Ama olsaydı ve büyükelçilerden biri şunu sorsaydı, Recep Bey acaba nasıl yanıt verirdi:
“Geçmişteki onca tehditleriniz ve hakaretlerinizden sonra şimdi yumuşamış ve geri adım atmış görünüyorsunuz. Ne oldu da değiştiniz? Yoksa siz hep böyle mi yaparsınız?”
İyi ki sormamış, yoksa partili cumhurbaşkanı zora düşerdi!
★★★
Emin Çölaşan'ın notu: Büyükelçiler yemeğinde bir hükümet üyesinden “Dışişleri Bakanım” diye söz etti. Dil sürçmesi falan değil, bunu hep yapıyor:
“Benim bakanım, benim valim, benim genel müdürüm…”

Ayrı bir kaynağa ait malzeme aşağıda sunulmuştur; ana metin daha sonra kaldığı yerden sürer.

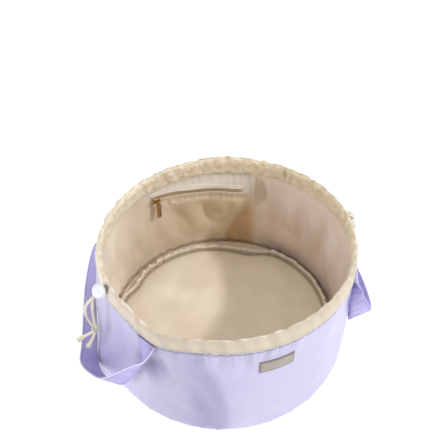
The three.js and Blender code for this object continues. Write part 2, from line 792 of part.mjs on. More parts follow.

Yok böyle bir şey, bu sözler geçersizdir.
Türkiye Cumhuriyeti krallık, padişahlık, sultanlık, hanedanlık değildir. O devirler çoktan geçti bayım…
Doğrusu bakanımız, valimiz, genel müdürümüz olmak zorundadır.
Onlar devletin atanmış bürokratlarıdır.
Bu ülkede kimse kimsenin kulu değildir ve olamaz.
Bu anlamsız ve yakışıksız ağız alışkanlığını da artık değiştirmesini dilerim.